• Material to process

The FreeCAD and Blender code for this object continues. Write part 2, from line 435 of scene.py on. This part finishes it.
--
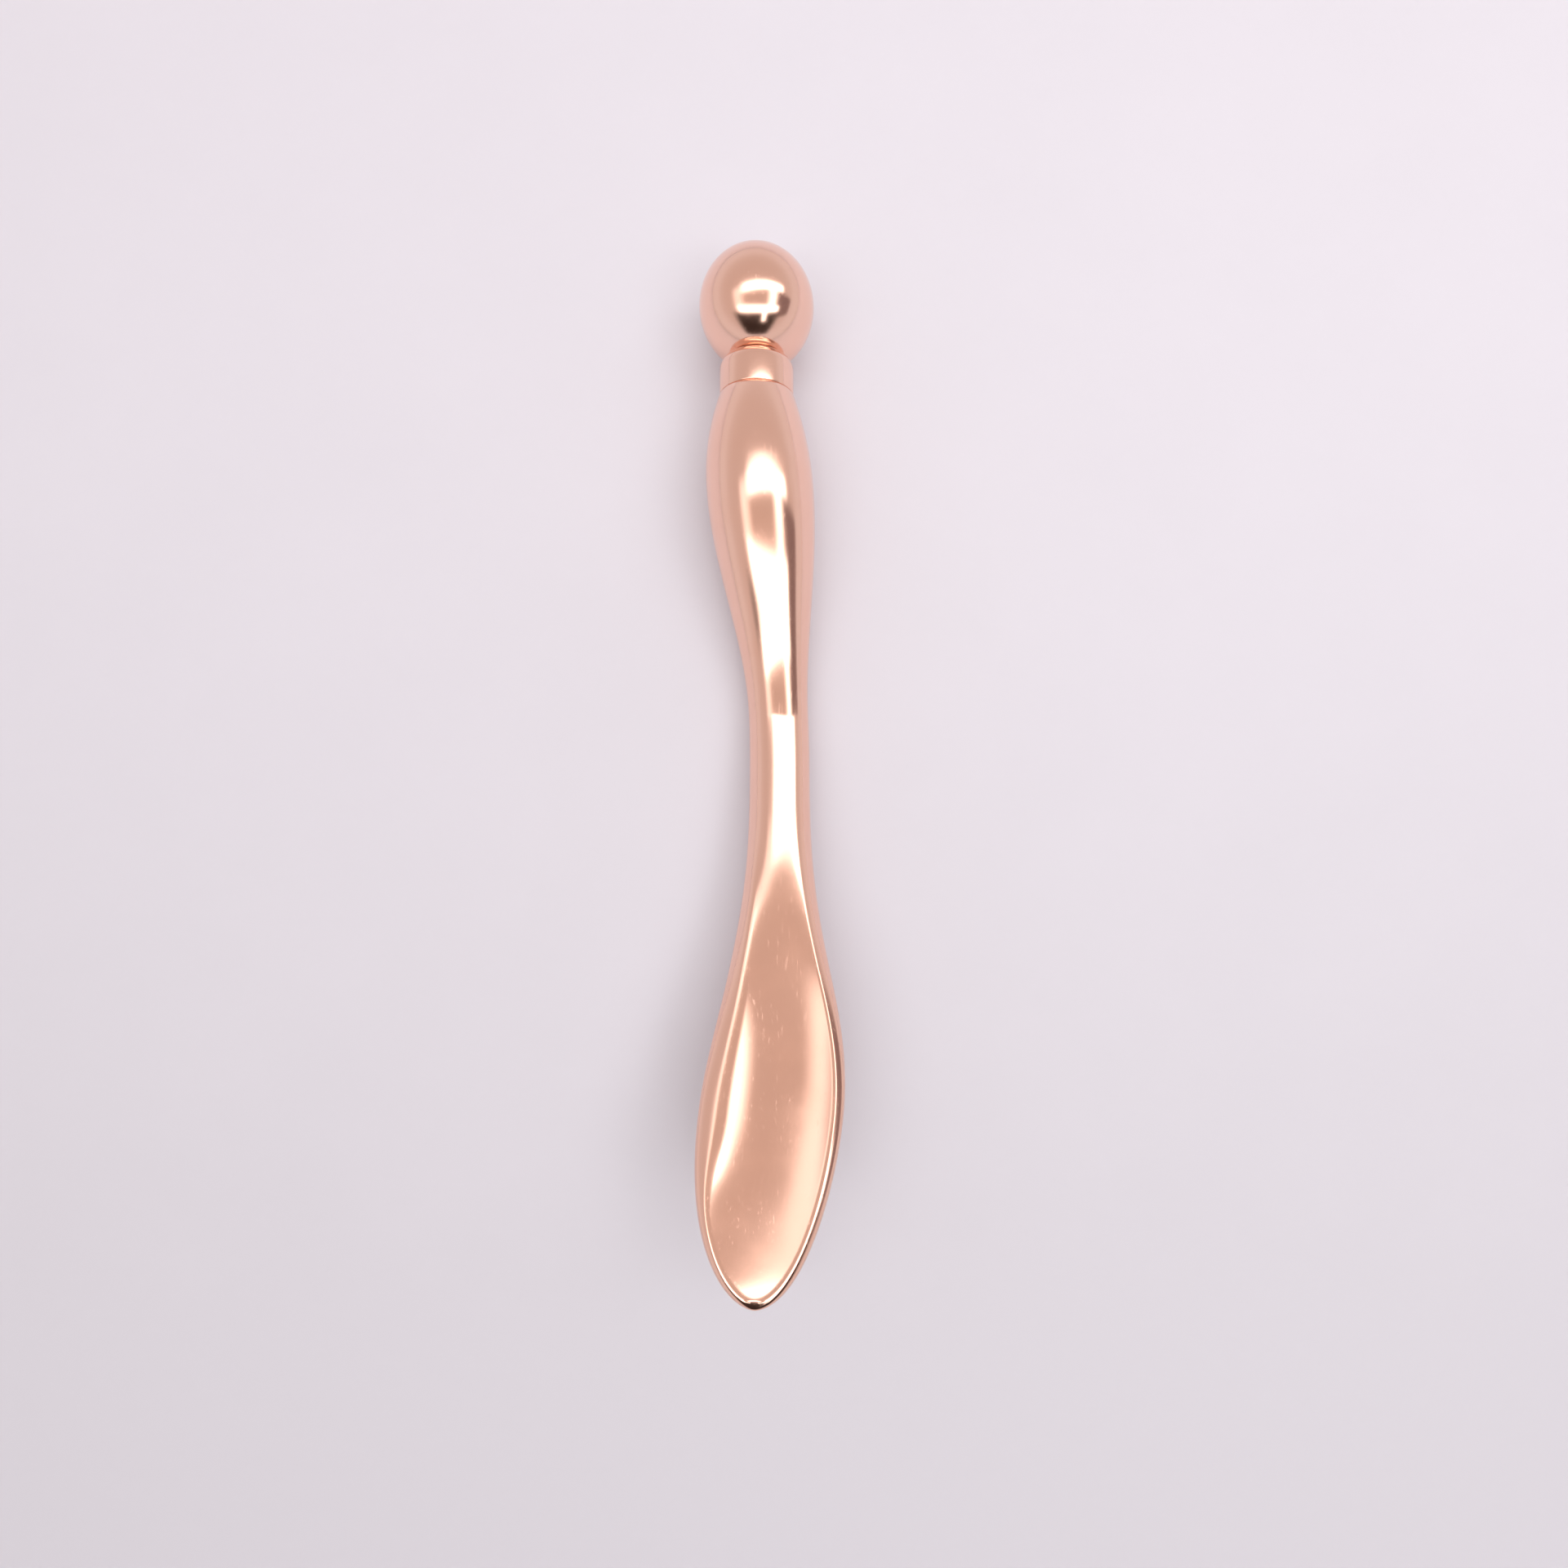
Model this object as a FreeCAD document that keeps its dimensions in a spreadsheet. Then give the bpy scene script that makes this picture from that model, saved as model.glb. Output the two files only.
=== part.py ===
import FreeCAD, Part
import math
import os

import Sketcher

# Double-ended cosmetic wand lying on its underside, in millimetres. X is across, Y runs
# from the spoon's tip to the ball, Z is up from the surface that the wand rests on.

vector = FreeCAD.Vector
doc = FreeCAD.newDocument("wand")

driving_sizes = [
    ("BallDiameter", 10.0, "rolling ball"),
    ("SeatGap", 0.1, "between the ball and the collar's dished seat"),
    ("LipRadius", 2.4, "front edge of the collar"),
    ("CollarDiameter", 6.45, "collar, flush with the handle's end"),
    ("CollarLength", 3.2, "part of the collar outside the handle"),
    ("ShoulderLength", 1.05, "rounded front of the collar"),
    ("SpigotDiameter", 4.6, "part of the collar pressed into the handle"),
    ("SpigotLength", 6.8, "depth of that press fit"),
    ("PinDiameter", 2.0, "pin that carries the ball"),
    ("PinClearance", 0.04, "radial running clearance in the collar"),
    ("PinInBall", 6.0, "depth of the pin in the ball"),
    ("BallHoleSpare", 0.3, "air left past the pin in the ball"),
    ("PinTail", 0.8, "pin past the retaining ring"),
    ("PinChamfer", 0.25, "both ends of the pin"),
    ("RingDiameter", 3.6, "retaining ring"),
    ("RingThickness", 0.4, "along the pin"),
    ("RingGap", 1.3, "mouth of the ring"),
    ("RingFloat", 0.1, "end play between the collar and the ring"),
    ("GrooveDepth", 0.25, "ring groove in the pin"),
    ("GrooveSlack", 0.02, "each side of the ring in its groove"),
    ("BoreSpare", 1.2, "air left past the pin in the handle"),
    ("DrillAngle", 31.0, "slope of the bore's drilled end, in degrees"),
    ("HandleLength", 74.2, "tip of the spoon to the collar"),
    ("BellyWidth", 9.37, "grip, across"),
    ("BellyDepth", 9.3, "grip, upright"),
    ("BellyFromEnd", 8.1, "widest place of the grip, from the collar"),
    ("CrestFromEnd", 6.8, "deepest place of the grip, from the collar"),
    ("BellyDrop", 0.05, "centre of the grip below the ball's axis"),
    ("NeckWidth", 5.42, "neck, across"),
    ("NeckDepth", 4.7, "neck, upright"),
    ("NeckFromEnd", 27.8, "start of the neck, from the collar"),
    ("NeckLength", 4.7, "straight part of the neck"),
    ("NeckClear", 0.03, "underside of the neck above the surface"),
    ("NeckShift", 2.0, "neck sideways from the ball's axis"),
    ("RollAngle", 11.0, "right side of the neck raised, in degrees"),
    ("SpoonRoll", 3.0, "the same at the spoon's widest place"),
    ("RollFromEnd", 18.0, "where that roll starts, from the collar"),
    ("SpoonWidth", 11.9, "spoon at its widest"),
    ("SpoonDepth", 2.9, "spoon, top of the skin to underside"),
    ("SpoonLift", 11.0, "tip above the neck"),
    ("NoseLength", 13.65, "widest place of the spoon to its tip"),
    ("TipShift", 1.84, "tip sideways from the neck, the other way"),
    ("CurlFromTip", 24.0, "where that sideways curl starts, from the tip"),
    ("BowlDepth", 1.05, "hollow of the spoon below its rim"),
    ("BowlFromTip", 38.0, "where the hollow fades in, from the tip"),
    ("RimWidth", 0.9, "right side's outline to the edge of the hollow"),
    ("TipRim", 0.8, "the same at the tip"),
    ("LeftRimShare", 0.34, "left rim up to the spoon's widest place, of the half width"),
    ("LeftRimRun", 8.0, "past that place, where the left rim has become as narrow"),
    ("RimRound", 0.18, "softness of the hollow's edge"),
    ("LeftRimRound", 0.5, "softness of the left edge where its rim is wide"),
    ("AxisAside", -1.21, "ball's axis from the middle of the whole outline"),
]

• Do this
Your task is to repeat the lines from the one containing "Model this object" to the one containing "import Sketcher", both lines included. Leave out every other line.

• Answer in full
Model this object as a FreeCAD document that keeps its dimensions in a spreadsheet. Then give the bpy scene script that makes this picture from that model, saved as model.glb. Output the two files only.
=== part.py ===
import FreeCAD, Part
import math
import os

import Sketcher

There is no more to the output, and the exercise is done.